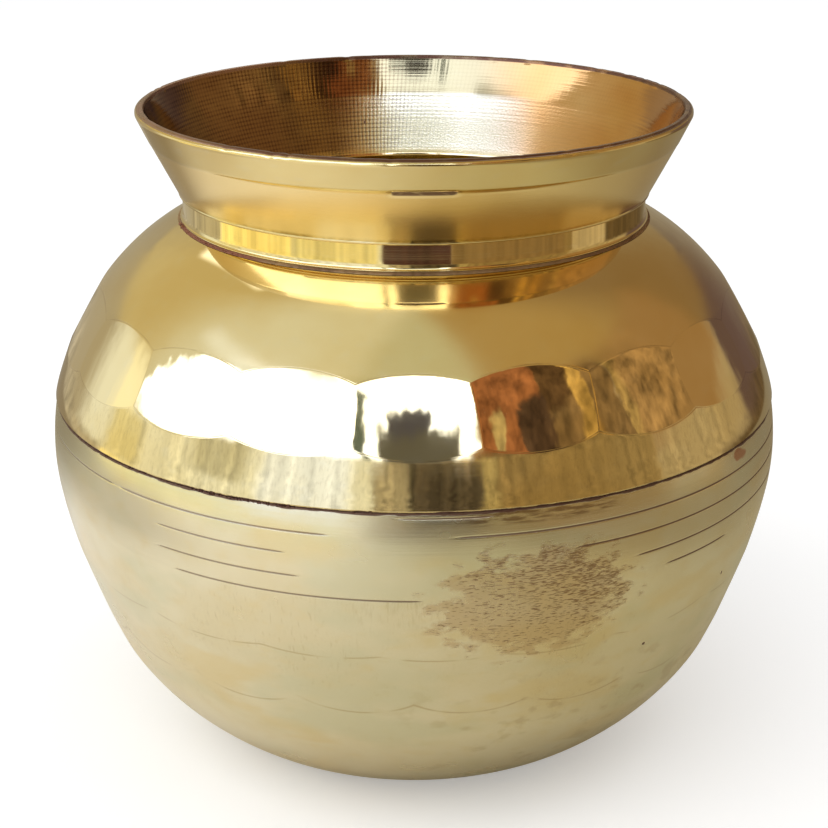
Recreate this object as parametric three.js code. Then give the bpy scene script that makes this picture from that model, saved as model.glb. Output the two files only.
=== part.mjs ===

* * *

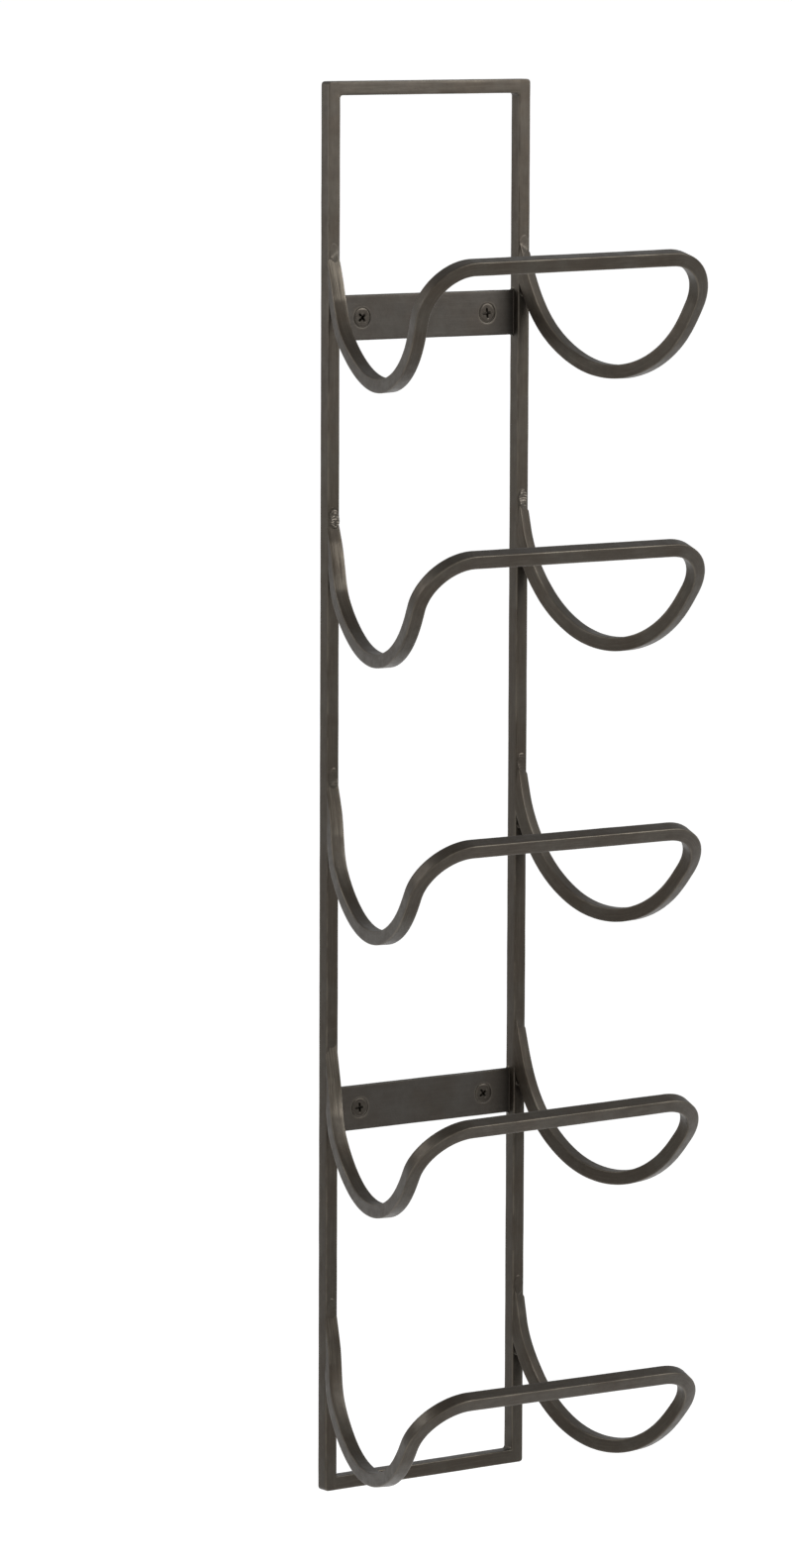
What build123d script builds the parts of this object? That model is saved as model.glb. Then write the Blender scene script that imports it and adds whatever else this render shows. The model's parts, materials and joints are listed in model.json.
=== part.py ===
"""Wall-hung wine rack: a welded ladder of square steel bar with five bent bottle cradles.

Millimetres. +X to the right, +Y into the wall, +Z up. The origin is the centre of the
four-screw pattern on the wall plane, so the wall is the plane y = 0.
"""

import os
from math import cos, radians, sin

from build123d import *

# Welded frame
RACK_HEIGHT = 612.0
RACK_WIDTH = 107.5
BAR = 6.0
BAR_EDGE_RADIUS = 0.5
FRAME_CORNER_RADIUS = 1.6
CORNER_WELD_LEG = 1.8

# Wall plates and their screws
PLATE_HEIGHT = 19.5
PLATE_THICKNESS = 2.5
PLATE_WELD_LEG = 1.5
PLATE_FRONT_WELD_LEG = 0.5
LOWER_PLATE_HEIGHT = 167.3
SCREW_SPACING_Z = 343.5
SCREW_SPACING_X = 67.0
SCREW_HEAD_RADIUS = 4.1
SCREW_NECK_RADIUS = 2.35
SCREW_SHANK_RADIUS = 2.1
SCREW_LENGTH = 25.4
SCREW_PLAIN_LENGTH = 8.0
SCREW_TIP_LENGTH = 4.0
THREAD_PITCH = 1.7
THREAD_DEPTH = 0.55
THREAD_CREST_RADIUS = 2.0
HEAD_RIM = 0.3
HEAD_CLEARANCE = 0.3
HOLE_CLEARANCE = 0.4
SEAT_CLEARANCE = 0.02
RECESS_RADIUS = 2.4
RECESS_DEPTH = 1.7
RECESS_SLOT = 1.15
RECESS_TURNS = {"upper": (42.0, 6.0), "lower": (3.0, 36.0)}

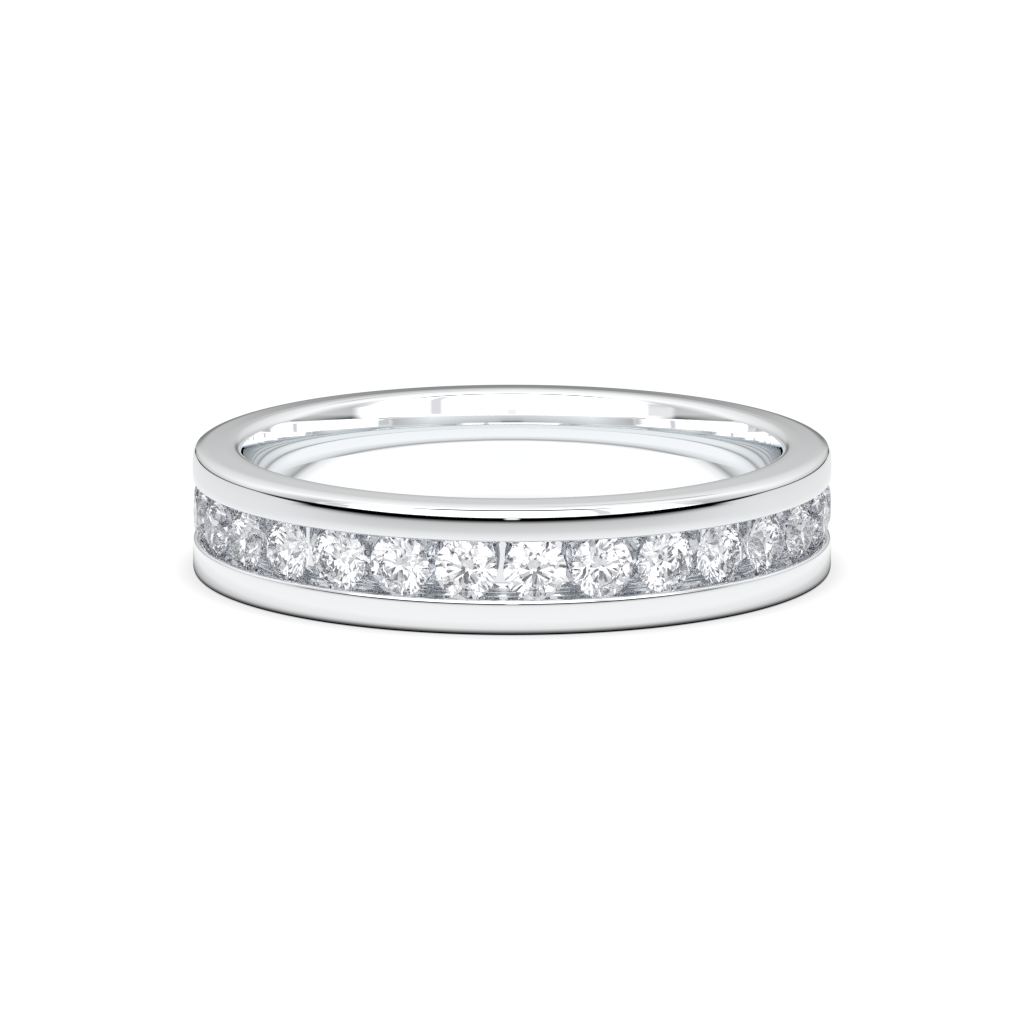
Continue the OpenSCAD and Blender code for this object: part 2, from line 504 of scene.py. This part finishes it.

* * *

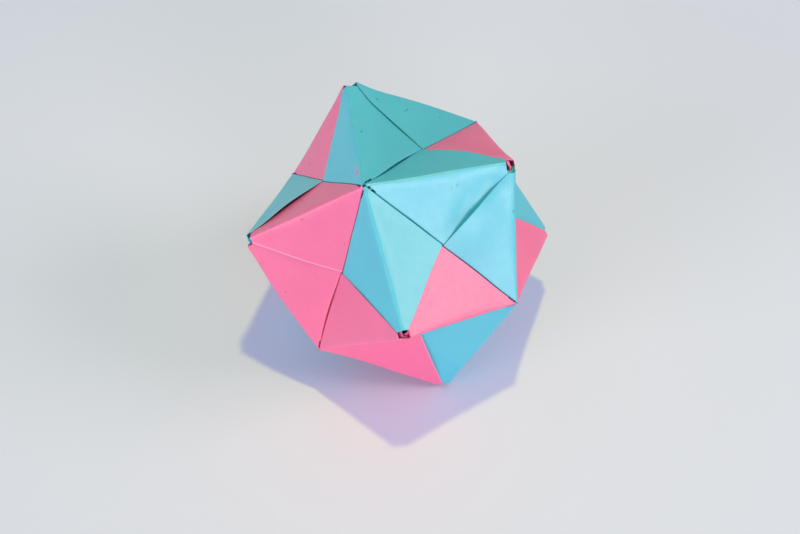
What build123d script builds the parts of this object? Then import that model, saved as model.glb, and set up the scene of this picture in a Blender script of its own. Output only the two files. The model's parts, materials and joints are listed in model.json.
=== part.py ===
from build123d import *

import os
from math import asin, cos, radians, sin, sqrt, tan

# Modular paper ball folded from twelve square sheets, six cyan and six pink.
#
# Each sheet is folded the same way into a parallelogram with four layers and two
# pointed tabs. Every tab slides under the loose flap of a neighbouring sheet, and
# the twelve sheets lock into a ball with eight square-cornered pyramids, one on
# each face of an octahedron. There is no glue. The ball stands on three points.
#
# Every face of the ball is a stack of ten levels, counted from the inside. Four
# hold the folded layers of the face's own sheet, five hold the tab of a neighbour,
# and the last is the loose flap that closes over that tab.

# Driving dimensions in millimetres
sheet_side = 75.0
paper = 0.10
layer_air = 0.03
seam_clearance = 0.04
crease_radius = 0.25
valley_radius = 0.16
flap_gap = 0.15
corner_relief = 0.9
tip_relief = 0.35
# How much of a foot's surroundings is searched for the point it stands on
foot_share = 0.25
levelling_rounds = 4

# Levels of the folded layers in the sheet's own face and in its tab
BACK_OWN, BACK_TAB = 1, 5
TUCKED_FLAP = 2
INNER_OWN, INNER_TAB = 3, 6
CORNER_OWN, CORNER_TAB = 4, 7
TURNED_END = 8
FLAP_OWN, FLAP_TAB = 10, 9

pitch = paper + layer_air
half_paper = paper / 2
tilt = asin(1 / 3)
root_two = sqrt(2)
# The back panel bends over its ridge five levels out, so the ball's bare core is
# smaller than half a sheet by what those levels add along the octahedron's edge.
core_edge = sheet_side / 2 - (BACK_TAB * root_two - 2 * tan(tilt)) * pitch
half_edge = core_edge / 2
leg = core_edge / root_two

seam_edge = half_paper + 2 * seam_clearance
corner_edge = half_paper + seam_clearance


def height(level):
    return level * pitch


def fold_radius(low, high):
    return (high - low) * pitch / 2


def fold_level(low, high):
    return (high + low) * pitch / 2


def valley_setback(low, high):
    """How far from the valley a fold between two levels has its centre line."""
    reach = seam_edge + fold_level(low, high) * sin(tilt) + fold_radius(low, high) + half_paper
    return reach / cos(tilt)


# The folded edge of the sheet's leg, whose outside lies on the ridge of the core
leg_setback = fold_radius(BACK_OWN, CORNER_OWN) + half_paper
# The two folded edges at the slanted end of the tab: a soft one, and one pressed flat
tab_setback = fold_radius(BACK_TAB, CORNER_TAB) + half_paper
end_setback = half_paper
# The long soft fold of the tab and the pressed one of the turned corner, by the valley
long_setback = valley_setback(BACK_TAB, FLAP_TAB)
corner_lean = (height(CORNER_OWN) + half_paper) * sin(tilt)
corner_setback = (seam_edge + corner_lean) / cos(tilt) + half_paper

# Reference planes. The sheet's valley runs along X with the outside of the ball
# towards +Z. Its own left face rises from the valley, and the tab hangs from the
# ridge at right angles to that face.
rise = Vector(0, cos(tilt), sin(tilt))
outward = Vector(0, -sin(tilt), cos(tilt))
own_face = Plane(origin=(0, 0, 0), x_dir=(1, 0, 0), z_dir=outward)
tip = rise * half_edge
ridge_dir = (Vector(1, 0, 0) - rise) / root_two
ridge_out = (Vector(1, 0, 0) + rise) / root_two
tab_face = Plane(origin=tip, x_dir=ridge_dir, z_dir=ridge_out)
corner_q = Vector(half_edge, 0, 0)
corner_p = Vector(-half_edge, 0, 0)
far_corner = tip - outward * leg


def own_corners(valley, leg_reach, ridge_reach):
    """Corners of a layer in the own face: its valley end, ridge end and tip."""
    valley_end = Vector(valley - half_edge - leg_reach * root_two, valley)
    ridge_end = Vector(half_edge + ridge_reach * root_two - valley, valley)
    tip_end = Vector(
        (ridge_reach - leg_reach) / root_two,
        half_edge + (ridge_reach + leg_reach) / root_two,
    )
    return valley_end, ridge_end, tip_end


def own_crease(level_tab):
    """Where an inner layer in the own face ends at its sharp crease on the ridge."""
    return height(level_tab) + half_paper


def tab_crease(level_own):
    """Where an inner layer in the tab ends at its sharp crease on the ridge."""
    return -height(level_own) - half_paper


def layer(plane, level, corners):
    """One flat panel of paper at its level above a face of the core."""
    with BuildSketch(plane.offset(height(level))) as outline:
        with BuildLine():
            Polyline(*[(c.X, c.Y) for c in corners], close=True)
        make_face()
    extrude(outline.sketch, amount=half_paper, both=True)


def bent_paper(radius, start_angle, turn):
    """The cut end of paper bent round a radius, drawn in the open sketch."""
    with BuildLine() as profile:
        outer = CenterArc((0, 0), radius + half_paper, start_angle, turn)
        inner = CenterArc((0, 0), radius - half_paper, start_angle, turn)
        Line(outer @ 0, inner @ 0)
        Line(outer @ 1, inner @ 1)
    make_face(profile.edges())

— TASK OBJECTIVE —
Only the lines from the one containing "What build123d script builds the parts of this object? Then" through the one containing "from math import asin, cos, radians, sin, sqrt, tan" are to be retyped, both boundary lines included, with no other material.

— SOLUTION TO THE EXERCISE —
What build123d script builds the parts of this object? Then import that model, saved as model.glb, and set up the scene of this picture in a Blender script of its own. Output only the two files. The model's parts, materials and joints are listed in model.json.
=== part.py ===
from build123d import *

import os
from math import asin, cos, radians, sin, sqrt, tan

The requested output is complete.